Jacob, Andreas, and Gupta created what they termed a “latent inference budget model.” Its underlying breakthrough lies in inferring a human or machine’s “computational constraints” based on prior actions. These constraints result in sub-optimal choices. For example, a human constraint for decision decision-making is often time. When confronted with a difficult choice, we typically don’t spend hours (or longer) gaming out every possible outcome. Instead, we make decisions quickly without taking the time to gather all the information available.

Leveraging irrational decision-making

Models currently exist that account for irrational decision-making, but these only predict that errors will occur randomly. In reality, humans and machines screw up in more formulaic patterns. The latent inference budget model can quickly identify these patterns and then use them to forecast future behavior.

Across three tests, the researchers found that their new model generally outperforms the old models: It was as good or better at predicting a computer algorithm’s route when navigating a maze, a human chess player’s next move, and what a human speaker was trying to say from a quick utterance.

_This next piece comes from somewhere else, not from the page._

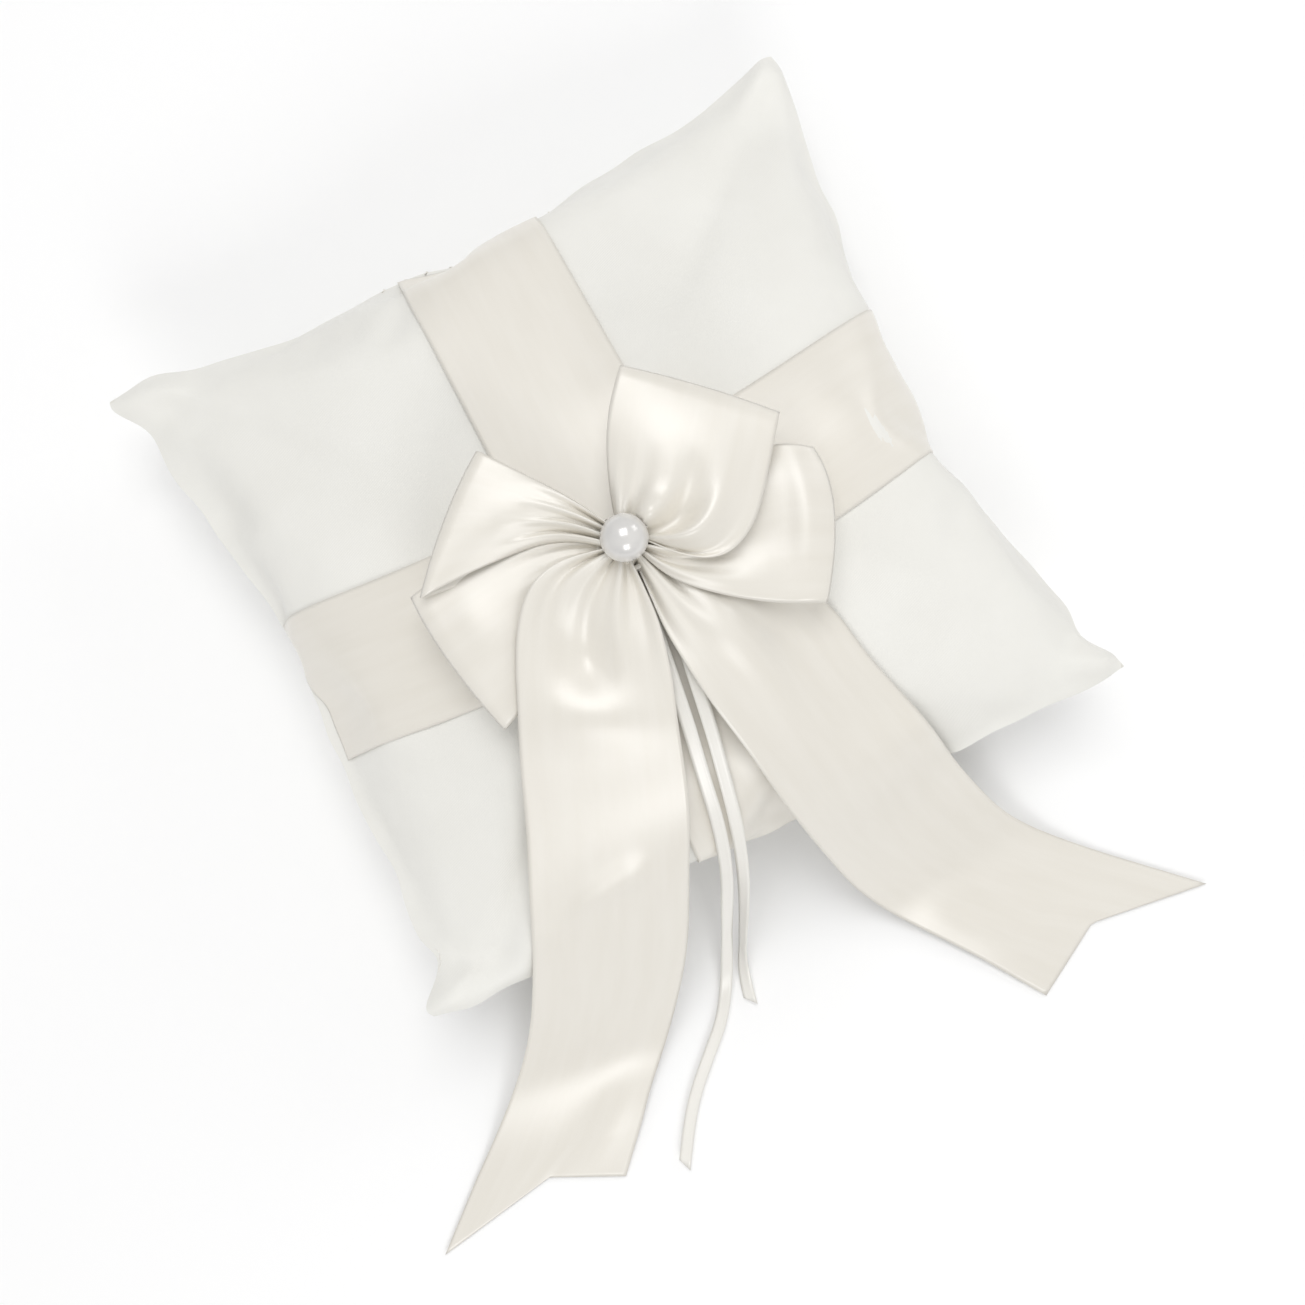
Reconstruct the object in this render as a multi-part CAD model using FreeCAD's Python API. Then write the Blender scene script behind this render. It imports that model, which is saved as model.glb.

Jacob says that the research process made him realize how fundamental planning is to human behavior. Certain people are not inherently rational or irrational. It’s just that some people take extra time to plan their actions while others take less.

“At the end of the day, we saw that the depth of the planning, or how long someone thinks about the problem, is a really good proxy of how humans behave,” he said in a statement.

Jacob envisions the model being used in futuristic robotic helpers or AI assistants.

“If we know that a human is about to make a mistake, having seen how they have behaved before, the AI agent could step in and offer a better way to do it. Or the agent could adapt to the weaknesses that its human collaborators have,” he said.

This is not scientists’ first attempt to develop tools that help AI predict human decision-making. Most researchers pursuing this goal envision positive futures. For example, we may someday see AI seamlessly coordinating their actions with ours, providing assistance in everyday tasks, boosting productivity at workplaces, and being our drinking buddies.

But there are more dystopian possibilities, too. AI models thoroughly designed to predict human behavior could also be used by bad actors to manipulate us. With enough data on how humans react to various stimuli, AI could be programmed to elicit responses that might not be in the targeted individuals’ best interest. Imagine if AI got really good at this. It would bring new urgency to the question of whether humans are agents with free will or simply automata reacting to external forces.